Nach der ersten halben Stunde sammelt Maik Graven die Stangen, die er in nach der ersten halben Stunde gestochen hat, ein und legt sie in eine Kiste. Nur noch an wenigen Tagen steht er jetzt im «Deichgräf» am Herd, an ein paar Tagen die Woche soll es künftig Pfannkuchen und Pasta zum Abholen geben. «Das einzig Gute ist, dass ich jetzt keine Sauce Hollandaise aufschlagen muss, das hasse ich», sagt Graven. Aber ob Spargelstechen wirklich angenehmer ist? «Ich weiß, worauf ich mich einlasse», meint er. Vor zwei Wochen hat er es bereits in der Nähe von Mannheim mit der Feldarbeit probiert - doch die kargen Herbergen und das Essen ließen ihn schnell nach Hause zurückkehren. Nun also der zweite Anlauf, diesmal in der Nähe, so dass er im eigenen Bett schlafen kann.
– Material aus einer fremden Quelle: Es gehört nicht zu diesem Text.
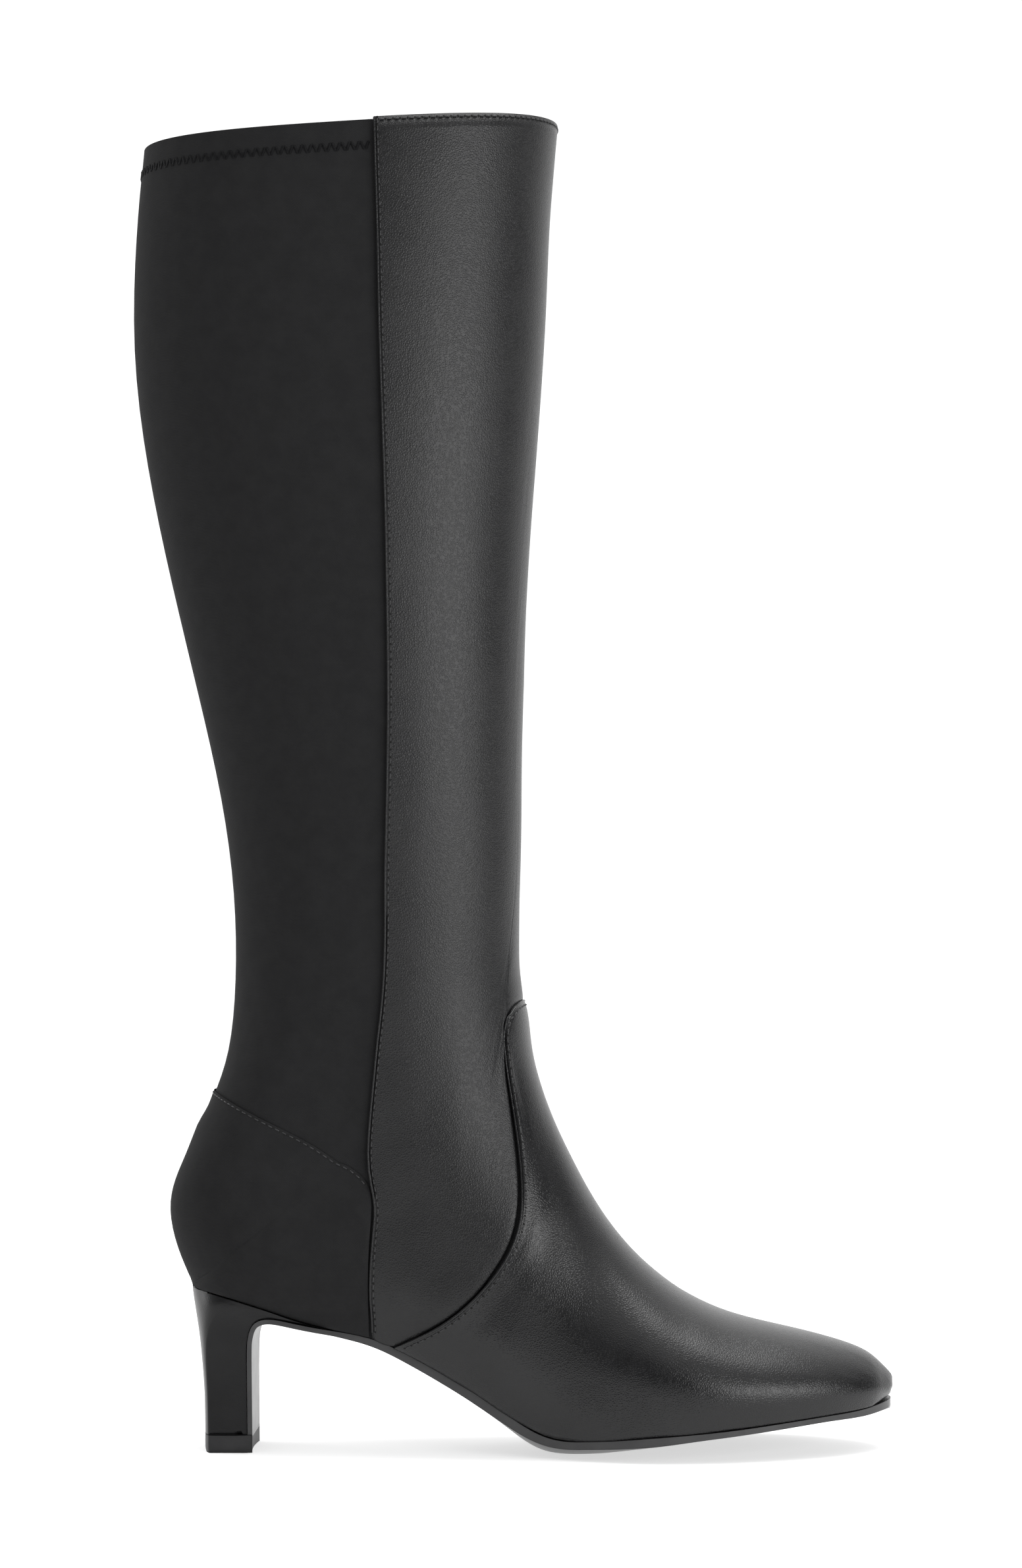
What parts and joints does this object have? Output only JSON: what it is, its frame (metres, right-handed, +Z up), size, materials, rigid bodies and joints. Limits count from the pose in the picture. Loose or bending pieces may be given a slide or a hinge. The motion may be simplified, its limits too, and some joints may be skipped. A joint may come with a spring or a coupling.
{
  "type": "knee-high boot",
  "caption": "Knee-high heeled boot with a leather front, a thick-edged vamp and a stretch fabric back on a slim block heel.",
  "frame": {"origin": "middle of the top lift's flat bottom, on the floor", "axes": "+X towards the toe, +Y towards the inner side of the foot, +Z up along the shaft"},
  "size_m": [0.2713, 0.1, 0.4701],
  "materials": {
    "leather": "satin, fine pebble grain",
    "stretch_fabric": "matte, fine weave",
    "heel_leather": "smooth satin",
    "sole_rubber": "semi-matte",
    "insole_sock": "matte"
  },
  "bodies": {
    "root": {"upper": "stretch_fabric", "counter": "stretch_fabric", "front_panel": "leather", "vamp": "leather", "heel": "heel_leather", "outsole": "sole_rubber", "top_lift": "sole_rubber", "insole": "insole_sock"}
  },
  "joints": []
}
Einreiseverbot für Erntehelfer wieder gelockert

«Ganz gut», lautet Kettelaers Fazit zu seinen zwei Probearbeitern nach der ersten Lehrstunde - auch wenn seine Rumänen in der Zwischenzeit schon mehrfach mit ihren Spargelkisten an ihnen vorbeigezogen sind. «Ich würde sie nicht wieder nach Hause schicken.» Einen Verlust für dieses Jahr hat er trotzdem schon einkalkuliert. Mittlerweile hat die Bundesregierung das Einreiseverbot für Erntehelfer wieder gelockert, damit die Deutschen nicht um ihr Obst und Gemüse fürchten müssen. Doch die unter strengen Auflagen erlaubten 80.000 Helfer aus dem Ausland werden die klaffende Lücke längst nicht schließen können.

«Nach drei, vier Tagen tut der Rücken weh», sagt Kettelaers über das gebückte Arbeiten. «Wenn das überwunden ist, ist alles gut.» Welche seiner Helfer die Saison über durchhalten und wem die Arbeit auf Dauer zu hart wird, wird sich zeigen. An diesem Apriltag reflektiert die gleißende Sonne auf der hellen Folie und alle sind froh über die frische Luft. Aber: «Wir arbeiten bei Wind und Wetter hier, sieben Tage die Woche.»